A male Frigate trying to impress some ladies.

Other Land Animals
Here are some other photos of various land animals we saw.
Crab.  These guys were all over the place!
Flamingo!

Night Gull

Vermillion Fly Catcher, male.  Endangered.


The Islands
One amazing part of the cruise we did was seeing the various islands.  They ranged from land that was only 126 years old to islands that were tens of millions of years old.
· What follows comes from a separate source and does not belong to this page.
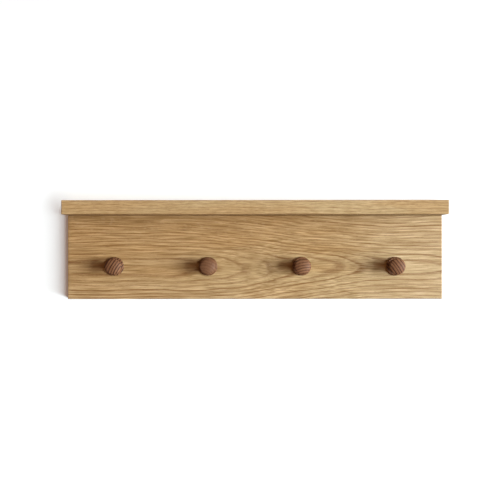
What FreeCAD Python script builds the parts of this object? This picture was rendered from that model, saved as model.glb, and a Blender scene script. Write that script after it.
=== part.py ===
import FreeCAD, Part

import os

from FreeCAD import Vector

# A wooden wall rack: a shelf board lying on a back board, with a row of turned pegs in the
# back board. Dowels join the two boards, each peg is held by a screw from behind, and two
# steel keyhole plates let into the back hang the rack on the wall.
#
# Millimetres. The origin is the centre of the back, on the plane that meets the wall.
# +X runs along the rack, +Z is up, and the front faces -Y.

# Boards
LENGTH = 600.0
BOARD_THICKNESS = 22.0
BACK_BOARD_HEIGHT = 134.0
SHELF_DEPTH = 100.0
ARRIS_RADIUS = 1.0

# Turned pegs: radii, and distances out from the front of the back board
PEG_COUNT = 4
PEG_PITCH = 150.0
PEG_HEIGHT_ABOVE_BOTTOM = 52.5
PEG_REACH = 36.0
COLLAR_RADIUS = 15.0
COLLAR_THICKNESS = 5.0
COLLAR_BULGE = 1.6
NECK_RADIUS = 7.0
NECK_OUT = 13.0
COVE_START_RADIUS = 11.5
HEAD_RADIUS = 13.0
HEAD_WIDEST_OUT = 30.5
HEAD_UNDERSIDE_RADIUS = 12.3
HEAD_UNDERSIDE_OUT = 28.4
FACE_RIM_RADIUS = 11.4
FACE_RIM_OUT = 33.9
SPIGOT_RADIUS = 6.0
SPIGOT_LENGTH = 10.0
SPIGOT_CHAMFER = 0.8

# Dowels between the boards
DOWEL_COUNT = 4
DOWEL_PITCH = 180.0
DOWEL_RADIUS = 4.0
DOWEL_LENGTH = 40.0
DOWEL_IN_SHELF = 13.0
DOWEL_CHAMFER = 0.8
FLUTE_COUNT = 12
FLUTE_RADIUS = 0.45

# Keyhole plates and the pockets behind them
PLATE_COUNT = 2
PLATE_PITCH = 400.0
PLATE_CENTRE_Z = 20.0
PLATE_WIDTH = 18.0
PLATE_HEIGHT = 46.0
PLATE_THICKNESS = 1.8
PLATE_CHAMFER = 0.3
PLATE_SINK = 0.2
ENTRY_RADIUS = 4.5
SLOT_RADIUS = 2.25
ENTRY_DROP = 4.0
SLOT_RISE = 5.5
POCKET_RADIUS = 6.5
POCKET_DEPTH = 9.0
PLATE_SCREW_OFFSET = 16.5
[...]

We hiked craters, lava flows, caves that went for kilometers into the sea, various nesting areas for birds, and everything from desert landscape to more tropical settings.  One really interesting thing we saw was a species of cactus that had a trunk like base.  This cactus grew really slowly, 1 centimeter per year, and once they are a few meters tall the bottom part shed its needles and became more or less a tree trunk.
Elisabeth with the oldest cactus in the
Galapagos, over 1,000 years old!!!
A giant blow hole!
A crater from a recent (last 200 years) volcanic eruption.
Nerd alert!
A nice morning swim in a cave!


Bahia Post Office
The Bahia Post Office is one of the oldest traditions on the Galapagos.  Sailors sailing one direction would stop here and leave letters and packages for back home with the hope that some sailor going the other way would pick it up and deliver it for them.  The tradition is still alive today as tourists leave postcards that they hope other tourists will pick up and deliver for them.  I know one lucky dog back in San Francisco that has a postcard coming her way!
The post office.
The post office in Elisabeth´s cool Sepia mode.

The Beaches
One of the coolest parts of the Galapagos was all the beaches we were able to visit.  We saw beaches with red sand, white sand, yellow sand, gravel beaches, rock beaches, beaches that had sand as fine as talcum powder...

Red sand beach.

White sand beach, that had talcum powder esq sand, and an Iguana!